In the sphere of the moral or social sentiments, we have such opposites as trust-distrust, honour-dishonour, justice-injustice. There is always a suspensive sentiment, corresponding with oscillation of judgement, though its name can be made only approximative; we may, perhaps, speak of trust-trial-distrust, honour-ambiguity-dishonour, justice-equivocalness-injustice; think yourself into concrete situations, and you will get the meaning of the terms! Social situations are, however, of great practical importance; and we usually meet them, not by a sentiment, but by some emotion based upon instinctive tendencies; vanity, shame, pride, sympathy are emotions of this sort. The same thing holds of religious situations. Triads like faith-perplexity-denial, communion-insecurity-estrangement point to the state of secondary attention; but in general the religious situation sets up an emotion.

We come, lastly, to the æsthetic sentiments. These are confused, by the majority of civilised mankind, with the emotions aroused by the subject of the work of art; whereas this subject is really of very minor importance; of no importance at all, if it is dictated by tradition and environment; and of secondary importance, only as it is chosen by the artist, from a number of possible subjects, because it allows the expression of personality or offers a test of difficulties overcome. What do you suppose Michael Angelo was trying to do when he painted the Last Judgement, or Titian when he painted the Entombment of Christ? The æsthetic sentiments are, in reality, those of success-bafflement-failure, ease-confusion-difficulty, approbation-criticism-condemnation, and the like. When Ruskin said “Everything that Velasquez does may be taken as absolutely right by the student,” the unmeasured approbation expresses a true æsthetic sentiment; Ruskin had worked over Velasquez. When a recent writer on art directs us, in Millet’s Gleaners, to “these forms bowed down by labour, these coarse habiliments, these work-hardened hands,” he is outside the sphere of æsthetics altogether, and his appeal lies—at the best—to a social emotion.

These groups of sentiments, the intellectual, the moral or social, the religious and the æsthetic, are usually regarded as distinct and different. It is true that they are called forth by different kinds of situation. We must remember, however, that there are only two kinds of mental pattern involved: the thought-pattern and the pattern of constructive imagination; and we have seen that these are themselves broadly similar. It is not likely, therefore, that the sentiments, or the feeling-attitudes that derive from them, differ in anything but inessentials from group to group; M. Bergeret and M. l’abbé Lantaigne felt in very much the same way. The variety of the feeling-attitudes is, indeed, surprisingly large; the point here is that this variety is essentially the same, whether one be sage or saint, artist or moralist.

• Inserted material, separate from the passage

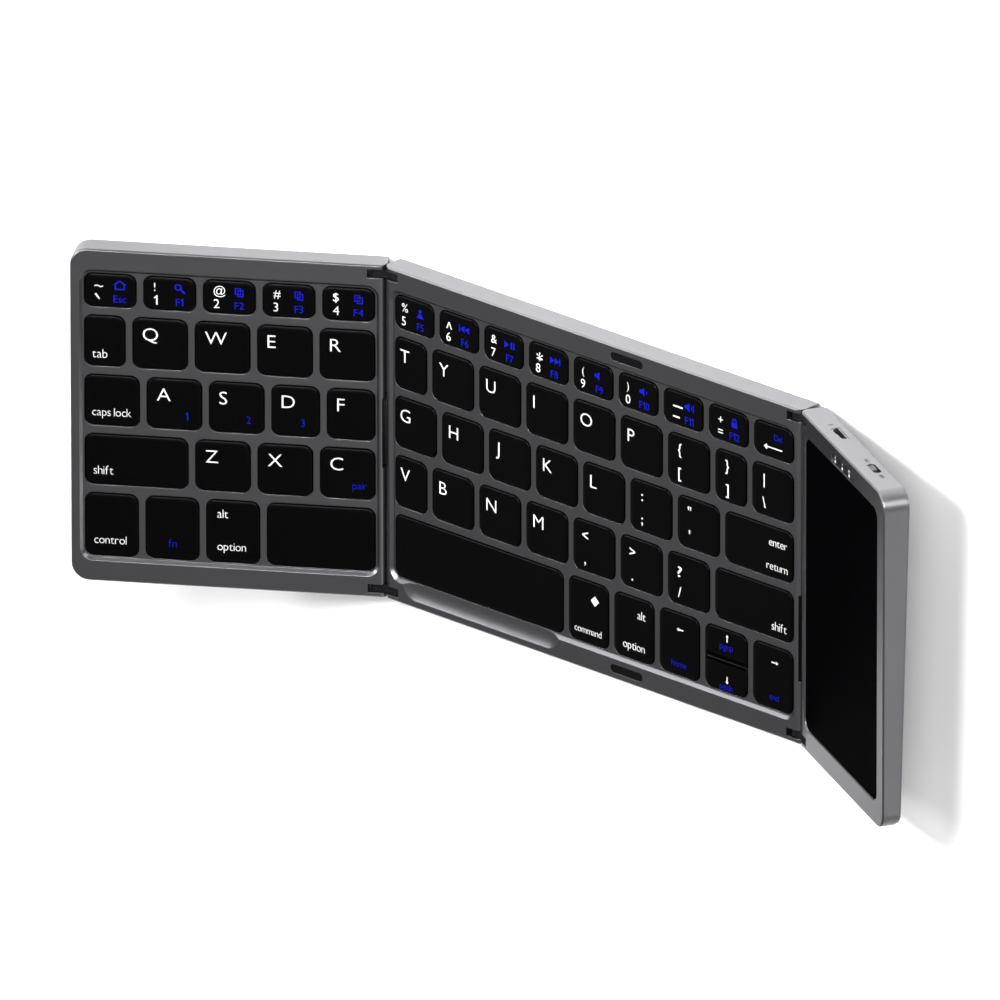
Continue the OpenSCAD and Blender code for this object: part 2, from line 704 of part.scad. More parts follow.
module slide_switch() color("gray") right_place() difference() {
    translate([switch_x - switch_w / 2 - switch_end, half_d - rear_wall - board_gap - switch_deep,
        main_z]) cube([switch_w + 2 * switch_end, switch_deep, switch_high]);
    translate([switch_x - switch_w / 2, half_d - rear_wall - stem_len - fit_gap,
        -switch_z - stem_h / 2 - fit_gap]) cube([switch_w, cut_up, stem_h + 2 * fit_gap]);
}

module switch_knob() color("lightgray") right_place() translate([knob_x, 0, -switch_z]) {
    translate([-knob_w / 2, half_d - rear_wall - fit_gap, -knob_h / 2])
        cube([knob_w, rear_wall - knob_sink + fit_gap, knob_h]);
    translate([-knob_w / 4, half_d - rear_wall - stem_len, -stem_h / 2])
        cube([knob_w / 2, stem_len, stem_h]);
}

module battery() color("silver") right_place() at_underside()
    translate([battery_x, battery_y, cover_t])
        bevel_block(battery_w, battery_d, battery_t, battery_r, battery_bevel);

middle_frame();
middle_cover();
middle_feet();
middle_screws();
middle_key_plate();
middle_membrane();
middle_domes();
middle_hinge_pins();
seam_inserts();
seam_magnets();
middle_number_keys();
middle_top_keys();
middle_home_keys();
enter_key();
middle_bottom_keys();
right_shift_key();
space_bar();
middle_modifier_keys();
arrow_left_key();
arrow_up_key();
arrow_down_key();
arrow_right_key();
left_rear_link();
left_front_link();
left_flex();
left_frame();
left_cover();
left_feet();
left_screws();
left_key_plate();
left_membrane();
left_domes();
left_hinge_pins();
left_number_keys();
left_top_keys();
left_home_keys();
left_shift_key();
left_bottom_keys();
left_modifier_keys();
left_space_key();
right_rear_link();
right_front_link();
right_flex();
right_frame();
right_cover();
right_feet();
right_screws();
right_hinge_pins();
touchpad_glass();
touchpad_board();
indicator_lens();
indicator_lights();
main_board();
charging_socket();
slide_switch();
switch_knob();
battery();
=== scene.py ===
"""Folding keyboard with a touchpad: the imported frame, dressed and lit."""
import bpy
import bmesh
import math
from mathutils import Matrix, Vector


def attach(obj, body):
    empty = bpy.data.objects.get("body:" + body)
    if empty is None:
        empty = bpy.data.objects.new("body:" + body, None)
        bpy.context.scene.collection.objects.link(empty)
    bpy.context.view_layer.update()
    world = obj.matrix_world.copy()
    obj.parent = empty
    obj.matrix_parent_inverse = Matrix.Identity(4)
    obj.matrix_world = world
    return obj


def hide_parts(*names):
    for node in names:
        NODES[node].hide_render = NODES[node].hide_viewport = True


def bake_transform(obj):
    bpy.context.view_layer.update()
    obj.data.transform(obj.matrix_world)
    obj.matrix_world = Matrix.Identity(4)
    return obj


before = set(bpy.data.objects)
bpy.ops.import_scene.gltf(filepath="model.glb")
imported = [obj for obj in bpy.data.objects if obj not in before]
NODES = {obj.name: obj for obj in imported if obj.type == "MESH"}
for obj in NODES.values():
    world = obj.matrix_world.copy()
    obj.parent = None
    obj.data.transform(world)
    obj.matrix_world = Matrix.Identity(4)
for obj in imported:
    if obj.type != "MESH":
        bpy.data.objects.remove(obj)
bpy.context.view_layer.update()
MM = 0.001

# ---- sizes of the keyboard, in millimetres ----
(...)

[§ 71]. The Situations and Their Appeal.—If we wish to enquire into the nature of the situations which arouse a sentiment, two courses are open to us. We may undertake a study of origins; we may trace the history of primitive science and primitive art, and so on; and we may then try to generalise, both as regards the circumstances which called forth the scientific or artistic response, and as regards the appeal that such circumstances make to the human organism. Or we may turn our attention to acknowledged masterpieces, and try in like manner to ‘get behind’ them; trusting in this event rather to the typical than to the general. Both courses have been followed, and followed assiduously; but the outcome is still uncertain.

The tendency has been to refer a group of sentiments to some single root in human nature. That is only natural; for it is always satisfactory to simplify; and when once the investigator has hit upon what he takes to be the primule or germ of later development, he is prepared to accept whatever makes for his theory and to reject whatever tells against it (p. 98). Yet we must remind ourselves that man’s instinctive tendencies are not carried intact throughout his history; man reasons, as we said (p. 210), on the basis of fragments of instinctive tendency, disjoined from their original connections and recombined to suit the occasion. We may, for instance, refer the intellectual sentiments to a native curiosity (p. 205); but what is curiosity? A very mixed medley of instinctive responses: Professor Thorndike includes under it “attention to novel objects and human behaviour, cautious approach, reaching and grasping, the food-trying reactions of putting in the mouth, tasting and biting, general exploration with the eyes and manipulation with the hands,” as well as “the love of sensory life for its own sake.” Again, we may refer the moral and social sentiments to a native sympathy or empathy; but here, also, we should find, in the concrete, a mixed medley of particular responses. These references are, nevertheless, fairly satisfactory. What shall we say of religion and art?